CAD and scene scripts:
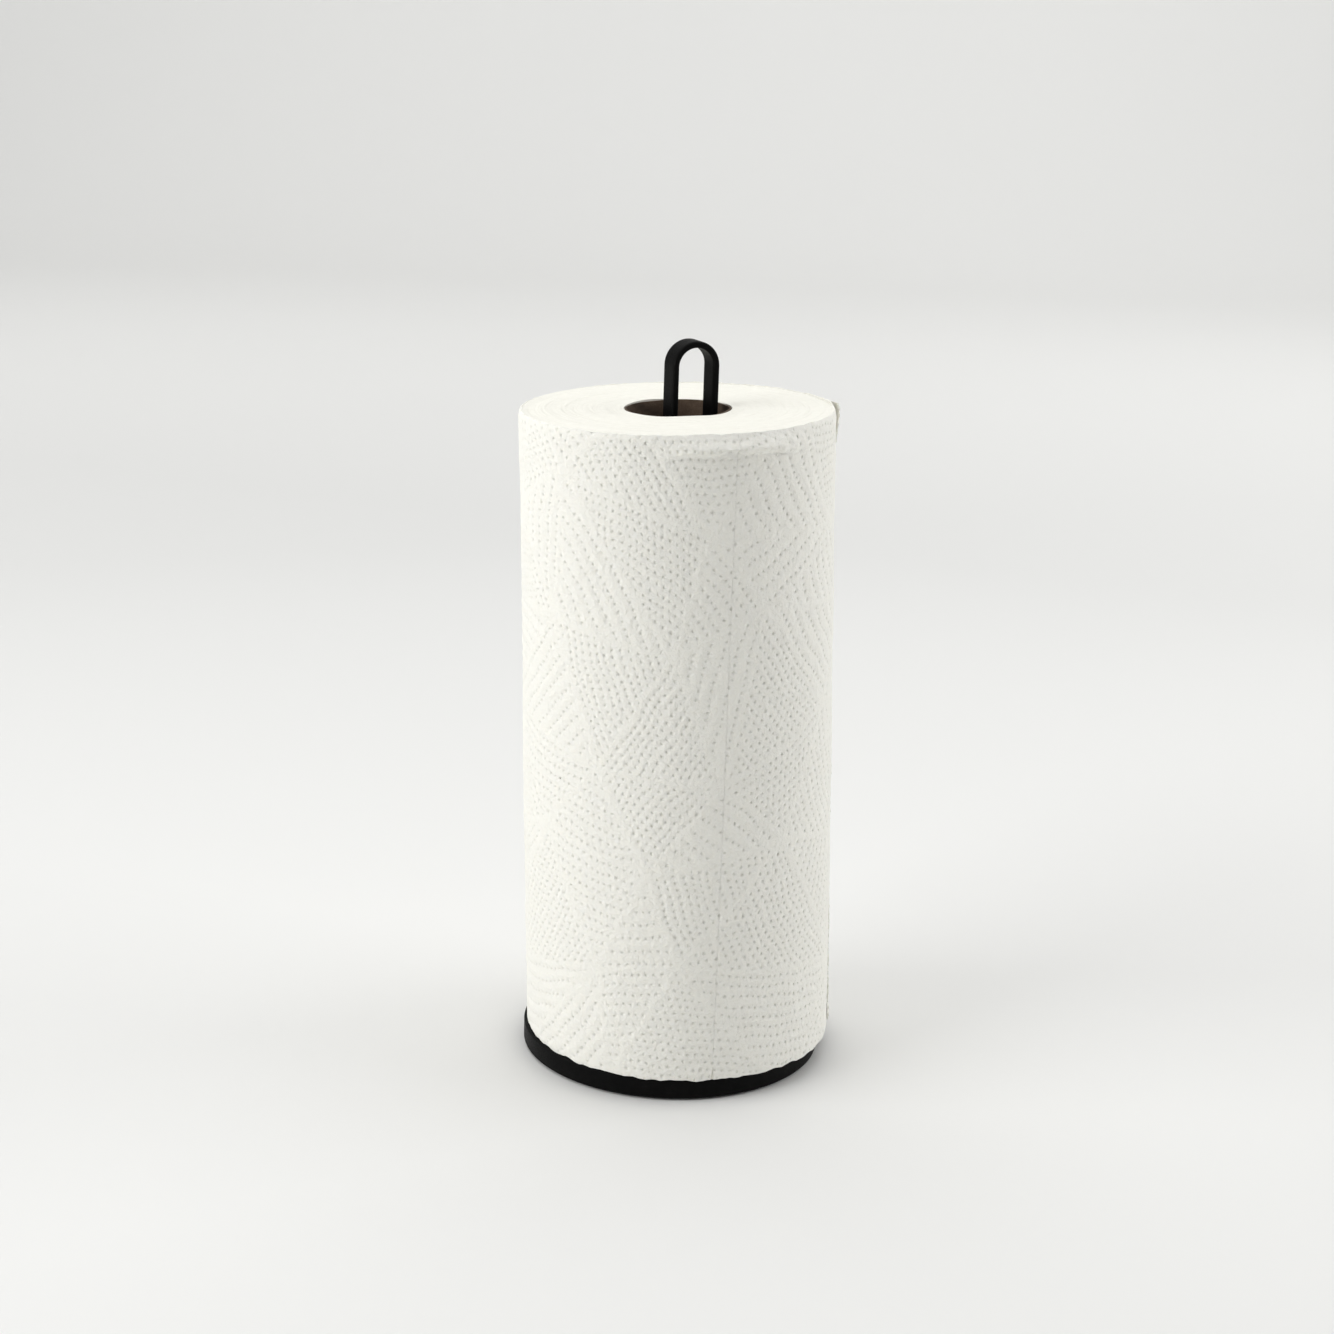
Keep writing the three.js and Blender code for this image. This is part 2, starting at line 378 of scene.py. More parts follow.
def build_edge_wear(tree: bpy.types.NodeTree) -> None:
    """Rubbed edges: Mask is the carried edge value, broken up by a noise."""
    wiring, given, result = open_group(tree, ("Mask",), Amount=0.5)
    patchy = wiring.spread(wiring.noise(wiring.object_place(), 220.0, 4.0, 0.65), 0.42, 0.7, 0.15, 1.0)
    edge = wiring.math("MULTIPLY", wiring.carried("edge").outputs["Fac"], patchy)
    wiring.feed(result.inputs["Mask"], wiring.math("MULTIPLY", edge, given.outputs["Amount"], clamp=True))


def build_dust(tree: bpy.types.NodeTree) -> None:
    """Dust on what faces up: Mask is the normal's upward part times a speckled noise."""
    wiring, given, result = open_group(tree, ("Mask",), Amount=0.3)
    parts = wiring.node("SeparateXYZ")
    wiring.feed(parts.inputs[0], wiring.node("NewGeometry").outputs["Normal"])
    upward = wiring.spread(parts.outputs["Z"], 0.3, 1.0, 0.0, 1.0)
    place = wiring.object_place()
    specks = wiring.spread(wiring.noise(place, 1400.0, 2.0, 0.6), 0.56, 0.72, 0.0, 1.0)
    haze = wiring.spread(wiring.noise(place, 30.0, 4.0, 0.6), 0.3, 0.75, 0.1, 0.6)
    lying = wiring.math("MULTIPLY", upward, wiring.math("ADD", specks, haze))
    wiring.feed(result.inputs["Mask"], wiring.math("MULTIPLY", lying, given.outputs["Amount"], clamp=True))


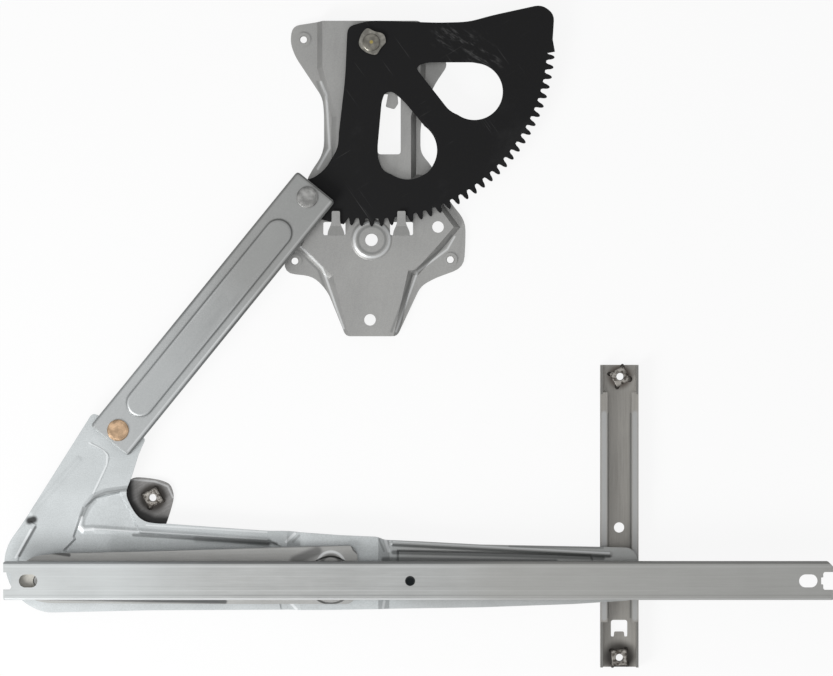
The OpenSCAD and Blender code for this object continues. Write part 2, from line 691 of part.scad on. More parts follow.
module guide_channel() {
  h = guide_w / 2;
  color("silver")
    difference() {
      prism(box2(guide_x - h, guide_end, guide_x + h, guide_y), 0, guide_top);
      prism(box2(guide_x - h + guide_t, guide_end - 1, guide_x + h - guide_t, guide_y + 1),
        guide_t, guide_top - guide_t);
      prism(box2(guide_x - h + 4.4, guide_end - 1, guide_x + h - 4.4, guide_y + 1), guide_t, guide_top + 1);
      prism(box2(guide_x - h + guide_t, guide_y - 17.3, guide_x + h - guide_t, guide_y + 1),
        guide_t, guide_top + 1);
      prism(box2(guide_x - h + guide_t, guide_end - 1, guide_x + h - guide_t, guide_end + 28.6),
        guide_t, guide_top + 1);
      bore([guide_x + 0.4, guide_y - 7.4], 3.2, -1, 3);
      bore([guide_x, guide_end + 6.1], 3.2, -1, 3);
      bore([guide_x, guide_y - 103], 3.25, -1, 3);
      prism(soft([
        [guide_x - 5.2, guide_end + 19.1, 1.8], [guide_x - 3.4, guide_end + 19.1, 0.3],
        [guide_x - 3, guide_end + 22.3, 0.8], [guide_x + 3, guide_end + 22.3, 0.8],
        [guide_x + 3.4, guide_end + 19.1, 0.3], [guide_x + 5.2, guide_end + 19.1, 1.8],
        [guide_x + 5.2, guide_end + 29.7, 1.8], [guide_x - 5.2, guide_end + 29.7, 1.8]
      ], 0.3), -1, 3);
    }
}

module guide_weld_nuts() {
  color("gray") {
    weld_nut([guide_x + 0.4, guide_y - 7.4], 30, guide_t);
    weld_nut([guide_x, guide_end + 6.1], 4, guide_t);
  }
}

gear_plate();
sector_pivot_rivet();
sector_pivot_plate();
sector_washer();
sector_gear();
link_arm();
link_rivet_upper();
link_spacer_upper();
link_rivet_lower();
link_spacer_lower();
lever_arm();
pivot_bracket();
bracket_weld_nut();
lever_pivot_pin();
centre_pin();
centre_spacer_rear();
centre_spacer_front();
scissor_arm_front();
scissor_arm_rear();
glass_rail();
rail_shoe_right();
rail_shoe_left();
rail_pin_right();
rail_pin_left();
guide_shoe();
guide_pin();
guide_channel();
guide_weld_nuts();
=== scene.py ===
import math

import bpy
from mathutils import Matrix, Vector


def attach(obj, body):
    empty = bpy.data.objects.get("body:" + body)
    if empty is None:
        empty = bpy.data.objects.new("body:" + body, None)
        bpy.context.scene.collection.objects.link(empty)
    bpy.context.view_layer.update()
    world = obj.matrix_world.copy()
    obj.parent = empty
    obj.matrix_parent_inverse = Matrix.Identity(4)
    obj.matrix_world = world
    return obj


# The regulator, as it is packed.
# Its pieces lie flat on their backs, as on a bench, and every later section dresses
# one of them or a group of like ones.
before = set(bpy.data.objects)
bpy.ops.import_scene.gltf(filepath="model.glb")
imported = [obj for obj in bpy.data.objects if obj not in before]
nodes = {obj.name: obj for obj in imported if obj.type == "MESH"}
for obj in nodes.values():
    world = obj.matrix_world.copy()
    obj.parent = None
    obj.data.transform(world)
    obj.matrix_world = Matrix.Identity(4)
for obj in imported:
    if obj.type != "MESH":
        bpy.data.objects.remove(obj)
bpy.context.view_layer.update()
MM = 0.001


# The bench and the light.
# A white sheet lies under the part, a long lens looks straight down on it, and the
# lamps are large and soft, so that the pale zinc shows its pressed steps.
VIEW_CENTRE = (28.5 * MM, -62.1 * MM)
VIEW_WIDTH = 524.8 * MM
LENS = 220.0
MID_HEIGHT = 18 * MM
BENCH_DROP = 0.6 * MM

lens = bpy.data.cameras.new("bench_camera")
lens.lens = LENS
lens.sensor_width = 36.0
lens.clip_end = 50.0
camera = bpy.data.objects.new("bench_camera", lens)
camera.location = (*VIEW_CENTRE, MID_HEIGHT + VIEW_WIDTH * LENS / lens.sensor_width)
bpy.context.scene.collection.objects.link(camera)
bpy.context.scene.camera = camera
bpy.context.scene.view_settings.view_transform = "Standard"

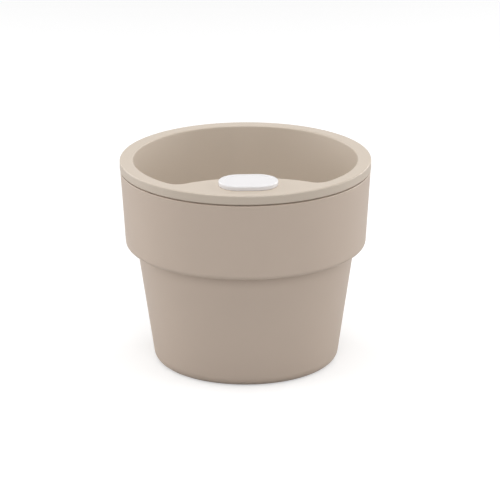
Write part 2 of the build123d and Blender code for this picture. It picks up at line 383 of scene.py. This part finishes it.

• [WORK REQUIRED]: Quote the listing above, but only from the line that shows "rail_shoe_left();" through the line that shows "bpy.data.objects.remove(obj)".

• [TASK RESPONSE]:
rail_shoe_left();
rail_pin_right();
rail_pin_left();
guide_shoe();
guide_pin();
guide_channel();
guide_weld_nuts();
=== scene.py ===
import math

import bpy
from mathutils import Matrix, Vector


def attach(obj, body):
    empty = bpy.data.objects.get("body:" + body)
    if empty is None:
        empty = bpy.data.objects.new("body:" + body, None)
        bpy.context.scene.collection.objects.link(empty)
    bpy.context.view_layer.update()
    world = obj.matrix_world.copy()
    obj.parent = empty
    obj.matrix_parent_inverse = Matrix.Identity(4)
    obj.matrix_world = world
    return obj


# The regulator, as it is packed.
# Its pieces lie flat on their backs, as on a bench, and every later section dresses
# one of them or a group of like ones.
before = set(bpy.data.objects)
bpy.ops.import_scene.gltf(filepath="model.glb")
imported = [obj for obj in bpy.data.objects if obj not in before]
nodes = {obj.name: obj for obj in imported if obj.type == "MESH"}
for obj in nodes.values():
    world = obj.matrix_world.copy()
    obj.parent = None
    obj.data.transform(world)
    obj.matrix_world = Matrix.Identity(4)
for obj in imported:
    if obj.type != "MESH":
        bpy.data.objects.remove(obj)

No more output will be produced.